Berdasarkan Pasal 23 ayat (2) dan ayat (3) UUD 1945 dan UU No. 17 Tahun 2003 tentang Keuangan Negara, Presiden sebagai kepala pemerintahan tertinggi mengajukan rancangan APBN untuk mendapatkan persetujuan DPR. Dalam rangka pembahasan rancangan APBN itu, DPR memberikan pertimbangan yang diberikan DPD. Rancangan APBN itu tertuang dalam bentuk Rancangan Undang-Undang (RUU). DPR berhak menolak rancangan APBN yang diusulkan Pemerintah.

Dosen Fakultas Hukum Universitas Indonesia, Yuli Indrawati, memaparkan dalam acara yang sama, tiga implikasi yuridis jika RUU APBN ditolak DPR. Pertama, sesuai konstitusi, jika DPR menolak maka yang berlaku adalah APBN tahun lalu. Bukankah APBN tahun lalu sudah mendapat persetujuan DPR? Ini berarti tidak akan terjadi shutdown pemerintahan jika RUU APBN ditolak.

Kedua, jika APBN tahun lalu ternyata sudah mengalami perubahan (APBN-P), manakah yang akan berlaku: APBN atau APBN-P? Menurut Yuli, yang berlaku adalah APBN-P. Apalagi APBN-P lebih mendekati kondisi riil menjelang tahun berikutnya. “APBN-P itu biasanya paling lambat disetujui pada Oktober,” jelasnya.

Ketiga, jika APBN-P tahun lalu akan diberlakukan karena DPR menolak RUU APBN, apakah APBN-P itu dapat diubah lagi? Yuli berpandangan bahwa DPR dan Pemerintah dapat mengubah APBN-P itu karena harus diusulkan dan dibahas lagi untuk proses penetapan. Selama proses RUU tentang Penetapan APBN-P itu, pemerintah dan parlemen dapat melakukan perubahan.

(Baca juga: Ketidaktransparanan Pembahasan APBN Jadi Celah Korupsi).

Dengan analisis terhadap implikasi yuridis penolakan RUU APBN itu, Yuli berpandangan government shutdown sulit terjadi di Indonesia jika dilihat dari sisi hukum.  “Jadi, tidak perlu khawatir,” paparnya.

Dosen Fakultas Hukum Universitas Indonesia, Henry D. Hutagaol, menceritakan government shutdown bukan kali ini saja terjadi di Amerika Serikat. Peristiwa yang sama terjadi pada masa Presiden Ronald Reagan, Presiden Bill Clinton, Barack Obama, dan terakhir pada era Trump. Tetapi, shutdown terlama terjadi pada era Trump (35 hari shutdown).

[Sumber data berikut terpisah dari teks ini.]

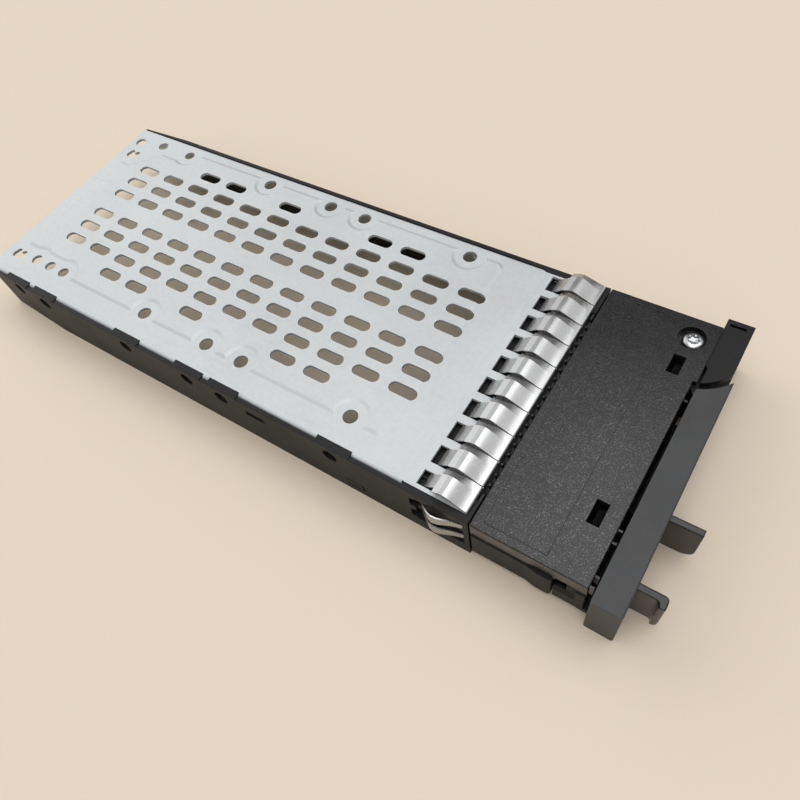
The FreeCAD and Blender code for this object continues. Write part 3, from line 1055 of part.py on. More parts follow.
def make_pivot_screw():
    """Pan head screw through the cover into the post that the handle turns on."""
    seat_z = HOUSING_TOP - SCREW_RECESS_DEPTH
    crown = 0.35
    profile = [
        Vector(0, 0, seat_z - SCREW_LENGTH), Vector(SCREW_SHANK_RADIUS - 0.4, 0, seat_z - SCREW_LENGTH),
        Vector(SCREW_SHANK_RADIUS - 0.15, 0, seat_z - SCREW_LENGTH + 0.8),
        Vector(SCREW_SHANK_RADIUS - 0.15, 0, seat_z), Vector(SCREW_HEAD_RADIUS, 0, seat_z),
        Vector(SCREW_HEAD_RADIUS, 0, seat_z + SCREW_HEAD_HEIGHT - crown * 2),
        Vector(SCREW_HEAD_RADIUS - 0.7, 0, seat_z + SCREW_HEAD_HEIGHT - crown / 2),
        Vector(0, 0, seat_z + SCREW_HEAD_HEIGHT),
    ]
    face = Part.Face(Part.makePolygon(profile + profile[:1]))
    screw = face.revolve(Vector(0, 0, 0), Vector(0, 0, 1), 360)
    screw.translate(Vector(PIVOT_X, PIVOT_Y, 0))
    top = seat_z + SCREW_HEAD_HEIGHT
    lobes = []
    for index in range(3):
        arm = block(-SCREW_DRIVE_RADIUS, SCREW_DRIVE_RADIUS, -0.32, 0.32, top - SCREW_DRIVE_DEPTH, top + 1)
        arm.rotate(Vector(0, 0, 0), Vector(0, 0, 1), 60 * index)
        arm.translate(Vector(PIVOT_X, PIVOT_Y, 0))
        lobes.append(arm)
    return screw.cut(lobes)


# ---------------------------------------------------------------- handle
def handle_plan(inset):
    """Wire in plan of the handle bar, its far end an arc round its own axis."""
    radius = HANDLE_ARC_RADIUS + inset
    x0, x1 = HANDLE_REAR + inset, HANDLE_FRONT - inset
    y0 = HANDLE_NEAR_Y + inset
    y_back = pivot_arc_y(radius, x0)
    y_front = pivot_arc_y(radius, x1)
    angle_back = -math.degrees(math.acos((x0 - PIVOT_X) / radius))
    angle_front = -math.degrees(math.acos((x1 - PIVOT_X) / radius))
    middle = polar((angle_back + angle_front) / 2, radius)
    return [
        Part.LineSegment(Vector(x0, y0, 0), Vector(x1, y0, 0)).toShape(),
        Part.LineSegment(Vector(x1, y0, 0), Vector(x1, y_front, 0)).toShape(),
        Part.Arc(Vector(x1, y_front, 0), Vector(middle[0], middle[1], 0), Vector(x0, y_back, 0)).toShape(),
        Part.LineSegment(Vector(x0, y_back, 0), Vector(x0, y0, 0)).toShape(),
    ]


def handle_arm():
    """Flat arm from the hub to the bar, narrowing a little outwards."""
    joint_x, joint_y = ARM_END_X, ARM_END_Y
    dx, dy = joint_x - PIVOT_X, joint_y - PIVOT_Y
    length = math.hypot(dx, dy)
    nx, ny = -dy / length, dx / length
    half = ARM_HALF_WIDTH
    outline = [
        (PIVOT_X + nx * half * 1.35, PIVOT_Y + ny * half * 1.35), (joint_x + nx * half, joint_y + ny * half),
        (joint_x - nx * half * 0.8, joint_y - ny * half * 0.8),
        (PIVOT_X - nx * half * 1.2, PIVOT_Y - ny * half * 1.2),
    ]
    return plan_prism(outline, HUB_Z0, HUB_Z1)


def cam_tooth():
    """Tooth of the hub that reaches out through the far side and grips the bay wall."""
    tip = polar(TOOTH_ANGLE, TOOTH_REACH)
    lead = polar(TOOTH_ANGLE + 14, TOOTH_REACH - 0.9)
    heel = polar(TOOTH_ANGLE - 9, TOOTH_REACH - 0.6)
    root_a = polar(TOOTH_ANGLE + 52, HUB_RADIUS - 0.2)
    root_b = polar(TOOTH_ANGLE - 40, HUB_RADIUS - 0.2)
    return plan_prism([(PIVOT_X, PIVOT_Y), root_b, heel, tip, lead, root_a], HUB_Z0, HUB_Z1)


def make_handle():
    """Hollow bar, open towards the housing, with arm, hub and cam tooth in one moulding."""
    bar = Part.Face(Part.Wire(handle_plan(0))).extrude(Vector(0, 0, HANDLE_TOP))
    outer_edges = edges_near(
        bar,
        lambda edge, middle: middle.x > HANDLE_FRONT - 0.01 and (middle.z < 0.01 or middle.z > HANDLE_TOP - 0.01)
        or (abs(middle.y - HANDLE_NEAR_Y) < 0.01 and 0.01 < middle.z < HANDLE_TOP - 0.01),
    )
    bar = bar.makeFillet(HANDLE_ROUND, outer_edges)
    cavity = block(HANDLE_REAR - 1, HANDLE_FRONT - HANDLE_WALL, HANDLE_NEAR_Y + HANDLE_WALL, SOLID_END_Y,
                   HANDLE_WALL, HANDLE_TOP - HANDLE_WALL)
    hub = upright(HUB_RADIUS, PIVOT_X, PIVOT_Y, HUB_Z0, HUB_Z1)
    cutters = [upright(POST_RADIUS + HUB_RUNNING_GAP, PIVOT_X, PIVOT_Y, 0, HANDLE_TOP)]
    for y in (TAB_FAR_Y, TAB_NEAR_Y):
        cutters.append(upright(TAB_PIN_RADIUS, TAB_PIVOT_X, y, HANDLE_WALL - TAB_PIN_SOCKET,
                               HANDLE_TOP - HANDLE_WALL + TAB_PIN_SOCKET))
    cutters.append(tab_window(TAB_FAR_Y, -1))
    cutters.append(tab_window(TAB_NEAR_Y, 1))
    for offset in (-GUIDE_SPACING / 2, GUIDE_SPACING / 2):
        cutters.append(lens_block(offset, 0.0, HANDLE_FRONT + 1))
    far_pocket = block(HANDLE_REAR - 1, HANDLE_FRONT - HANDLE_WALL, SOLID_END_Y, PIVOT_Y, HUB_Z1,
                       HANDLE_TOP - HANDLE_WALL)
    low_pocket = block(HANDLE_REAR - 1, HANDLE_FRONT - HANDLE_WALL, SOLID_END_Y, PIVOT_Y, HANDLE_WALL, HUB_Z0)
    end_wall = Part.Face(Part.Wire(handle_plan(HANDLE_WALL))).extrude(Vector(0, 0, HANDLE_TOP))
    bar = bar.cut([cavity, far_pocket.common(end_wall), low_pocket.common(end_wall)])
    return bar.fuse([handle_arm(), hub, cam_tooth()]).cut(cutters).removeSplitter()


def tab_window(y, toward):
    """Window in the front of the bar that lets a release tab swing towards the other one."""
    reach = HANDLE_FRONT - TAB_PIVOT_X
    swing = reach * math.tan(math.radians(TAB_SWING))
    still = TAB_THICKNESS / 2 + LATCH_GAP
    y0, y1 = sorted((y - toward * still, y + toward * (still + swing)))
    return block(HANDLE_FRONT - HANDLE_WALL - 0.5, HANDLE_FRONT + 0.5, y0, y1,
                 TAB_Z0 - LATCH_GAP, TAB_Z1 + LATCH_GAP)


def lens_block(offset, inset, x1):
    """Square bar on the line of a light guide."""
    y = GUIDE_Y + offset
    half_y = LENS_WIDTH / 2 - inset
    half_z = LENS_HEIGHT / 2 - inset
    return block(HANDLE_FRONT - HANDLE_WALL - 0.3, x1, y - half_y, y + half_y,
                 GUIDE_HIGH_Z - half_z, GUIDE_HIGH_Z + half_z)


def make_lenses():
    """Two small windows in the handle, in line with the light guides."""
    return Part.makeCompound([
        lens_block(offset, 0.0, HANDLE_FRONT - 0.05) for offset in (-GUIDE_SPACING / 2, GUIDE_SPACING / 2)
    ])


# ---------------------------------------------------------------- release tabs
def tab_blade(y, tip_x, curl):
    """Finger blade in plan; a curl other than 0 turns its tip towards -Y."""
    half = TAB_THICKNESS / 2
    near, far = y - half, y + half
    inner_x = tip_x - TAB_CURL_WALL
    if curl:
        plan = [(TAB_PIVOT_X, far), (tip_x, far), (tip_x, near - curl), (inner_x, near - curl),
                (inner_x, near), (TAB_PIVOT_X, near)]
    else:
        plan = [(TAB_PIVOT_X, far), (tip_x, far), (tip_x, near), (TAB_PIVOT_X, near)]
    blade = plan_prism(plan, TAB_Z0, TAB_Z1)

    def upright_at(shape, places):
        return edges_near(
            shape,
            lambda edge, middle: abs(edge.tangentAt(edge.FirstParameter).z) > 0.99
            and any(math.hypot(middle.x - x, middle.y - place_y) < 0.01 for x, place_y in places),
        )

    if curl:
        blade = blade.makeFillet(TAB_THICKNESS * 0.6, upright_at(blade, [(tip_x, far), (inner_x, near)]))
        blade = blade.makeFillet(TAB_CURL_WALL * 0.3, upright_at(blade, [(tip_x, near - curl), (inner_x, near - curl)]))
    return blade


def make_release_tab(y, outward, tip_x, curl):
    """Finger blade, hub and latch arm; outward is the side that the blade is squeezed from."""
    half = TAB_THICKNESS / 2
    profile = block(TAB_PIVOT_X, tip_x, y - 5, y + 5, TAB_Z0, TAB_Z1)
    corner = edges_near(
        profile,
        lambda edge, middle: middle.x > tip_x - 0.01 and middle.z < TAB_Z0 + 0.01,
    )
    profile = profile.makeFillet(TAB_CORNER, corner)
    blade = tab_blade(y, tip_x, curl).common(profile)
    rims = edges_near(blade, lambda edge, middle: middle.z > TAB_Z1 - 0.01 and middle.x > TAB_PIVOT_X + 0.01)
    blade = blade.makeFillet(TAB_EDGE, rims)
    hub = upright(TAB_HUB_RADIUS, TAB_PIVOT_X, y, LATCH_Z0 - TAB_HUB_PAST_LATCH, LATCH_Z1 + TAB_HUB_PAST_LATCH)
    toward = -outward
    arm = block(LATCH_TIP_X, TAB_PIVOT_X, y - half, y + half, LATCH_Z0, LATCH_Z1)
    barb_outline = [
        (LATCH_TIP_X, y), (LATCH_TIP_X, y + toward * half),
        (LATCH_TIP_X + LATCH_BARB_LENGTH * 0.6, y + toward * (half + LATCH_BARB)),
        (LATCH_TIP_X + LATCH_BARB_LENGTH, y + toward * (half + LATCH_BARB)),
        (LATCH_TIP_X + LATCH_BARB_LENGTH, y),
    ]
    barb = plan_prism(barb_outline, LATCH_Z0, LATCH_Z1)
    bore = upright(TAB_PIN_RADIUS + TAB_PIN_GAP, TAB_PIVOT_X, y, TAB_Z0 - 1, TAB_Z1 + 1)
    return blade.fuse([hub, arm, barb]).cut(bore).removeSplitter()


def make_tab_pin(y):
    """Steel pin of a release tab, its ends in sockets of the handle."""
    gap = 0.02
    return upright(TAB_PIN_RADIUS, TAB_PIVOT_X, y, HANDLE_WALL - TAB_PIN_SOCKET + gap,
                   HANDLE_TOP - HANDLE_WALL + TAB_PIN_SOCKET - gap)


def make_tab_spring():
    """Coil spring that pushes the two release tabs apart."""
    length = TAB_FAR_Y - TAB_NEAR_Y - TAB_THICKNESS - 0.1
    pitch = length / TAB_SPRING_TURNS
    helix = Part.makeHelix(pitch, length - TAB_SPRING_WIRE, TAB_SPRING_RADIUS)
    profile = Part.Wire(Part.makeCircle(TAB_SPRING_WIRE / 2, Vector(TAB_SPRING_RADIUS, 0, 0), Vector(0, 1, 0)))
    coil = Part.Wire(helix).makePipeShell([profile], True, True)
    coil.rotate(Vector(0, 0, 0), Vector(1, 0, 0), -90)
    y0 = TAB_NEAR_Y + TAB_THICKNESS / 2 + 0.05 + TAB_SPRING_WIRE / 2
    coil.translate(Vector(TAB_SPRING_X, y0, (TAB_Z0 + TAB_Z1) / 2))
    return coil


# ---------------------------------------------------------------- all nodes
def main():
    os.makedirs("parts", exist_ok=True)
    export("tray_plate", make_tray())
    export("contact_finger_strip", make_finger_strip())
    export("rail_frame", make_frame())
    export("bulkhead_screws", make_bulkhead_screws())
    export("side_clip_near", make_side_clip(RAIL_NEAR, 1))
    export("side_clip_far", make_side_clip(RAIL_FAR, -1))
    export("air_screen", make_air_screen())
    export("light_guide_fault", make_light_guide(-GUIDE_SPACING / 2))
    export("light_guide_activity", make_light_guide(GUIDE_SPACING / 2))
    export("front_cover", make_cover())
    export("front_base", make_base())
    export("pivot_screw", make_pivot_screw())
    export("handle_lever", make_handle())
    export("indicator_lenses", make_lenses())
    export("release_tab_far", make_release_tab(TAB_FAR_Y, 1, TAB_TIP_X, 0.0))
    export("release_tab_near", make_release_tab(TAB_NEAR_Y, -1, TAB_TIP_X - TAB_NEAR_SHORTER, TAB_CURL))
    export("tab_pin_far", make_tab_pin(TAB_FAR_Y))
    export("tab_pin_near", make_tab_pin(TAB_NEAR_Y))
    export("tab_spring", make_tab_spring())


if __name__ == "__main__":
    main()
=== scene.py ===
"""Looks of the hot swap drive carrier: finishes, small formed pieces, studio and camera.

The file is laid out as an add-on. It is run as a script: main() registers the classes and
calls the operators in order.
"""
import math

import bpy
import numpy as np
from mathutils import Euler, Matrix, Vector


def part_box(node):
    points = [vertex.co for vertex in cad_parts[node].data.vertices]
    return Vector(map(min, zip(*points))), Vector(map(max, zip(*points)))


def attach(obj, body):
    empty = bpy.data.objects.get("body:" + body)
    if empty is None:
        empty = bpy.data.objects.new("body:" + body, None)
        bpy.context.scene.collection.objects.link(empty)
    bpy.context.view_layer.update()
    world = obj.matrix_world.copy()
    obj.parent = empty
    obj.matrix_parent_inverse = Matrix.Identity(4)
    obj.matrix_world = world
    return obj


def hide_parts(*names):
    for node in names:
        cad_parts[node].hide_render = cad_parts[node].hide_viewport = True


bl_info = {
    "name": "Drive carrier looks",
    "version": (1, 0, 0),
    "blender": (4, 5, 0),
    "location": "3D View > Sidebar > Carrier",
    "description": "Finishes, formed pieces and studio of a hot swap drive carrier",
    "category": "Object",
}

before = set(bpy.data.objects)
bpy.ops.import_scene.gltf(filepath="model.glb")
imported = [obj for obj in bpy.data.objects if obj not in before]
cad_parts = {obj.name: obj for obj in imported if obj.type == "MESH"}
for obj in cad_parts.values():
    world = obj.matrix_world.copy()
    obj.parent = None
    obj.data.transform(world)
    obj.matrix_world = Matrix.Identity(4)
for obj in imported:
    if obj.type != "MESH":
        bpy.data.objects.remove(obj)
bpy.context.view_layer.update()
MM = 0.001

SPECK_BRIGHTNESS = 0.1    # reflectance that the mineral specks add to a black plastic
PAINTED_SHADE_BRIGHTNESS = 0.0015    # painted shade: reflectance given to the housing's inside, where shade falls
COOL, WARM_REFLECTED_TINT = (0.97, 0.98, 1.0), (1.0, 0.96, 0.9)    # tints of the plastics; the warm one on the rails and base is painted reflection of the warm floor

# Millimetres.
MOULDED_EDGE, TAB_EDGE = 0.16, 0.25    # radii of the eased edges
HOUSING_INSIDE = (11.64, 96.8)    # the housing's inside lies above this z and at a smaller x than this; shade is painted there
LATCH_ENDS = (99.6, 98.8)    # x between which a tab's gloss gives way to its dull latch end, which is also darkened as painted shade in the gap behind the handle
SCREW_HEAD = 1.44    # height of the handle's screw head

LOBES = 6
SHARP_EDGE = 38.0    # degrees between faces, above which an edge of the screw stays sharp

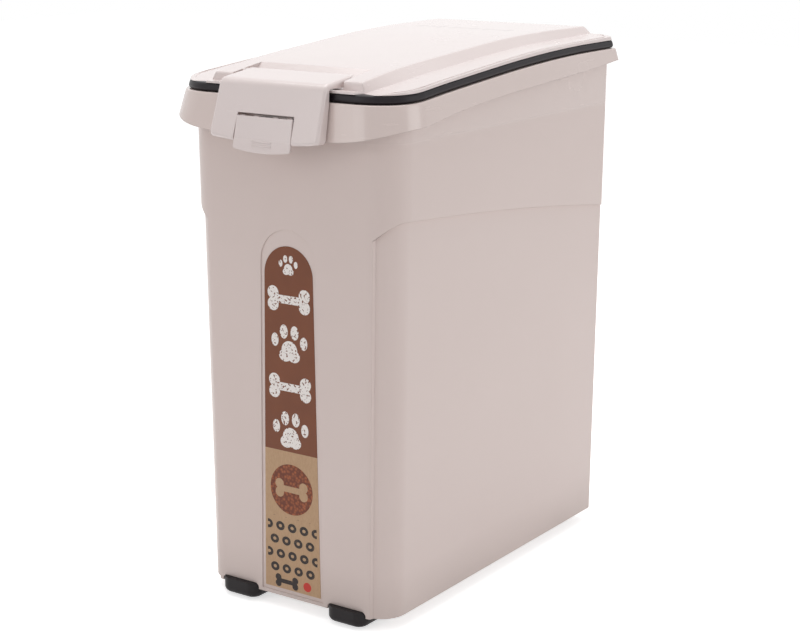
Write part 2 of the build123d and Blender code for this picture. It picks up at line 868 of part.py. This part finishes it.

Ditilik dari sejarahnya, government shutdown merupakan hasil penafsiran hukum terhadap US Constitution dan hukum federal. Penafsiran itu diberikan Benjamin Civiltetti, seorang Jaksa Agung Amerika Serikat era 1980-an. Civiletti menafsirkan jika Kongres tidak menyetujui spending bills yang diajukan Presiden, itu berarti Kongres tidak menyetujui kegiatan pemerintahan.

Penutupan kegiatan pemerintahan dikoordinasi the Office of Management and Budget (OMB). Sebagian pegawai pemerintah akan cuti. Namun sejumlah pelayanan esensial tetap harus dijalankan seperti keselamatan publik, perlindungan perbatasan, layanan medis rumah sakit, dan layanan penerbandangan bandara.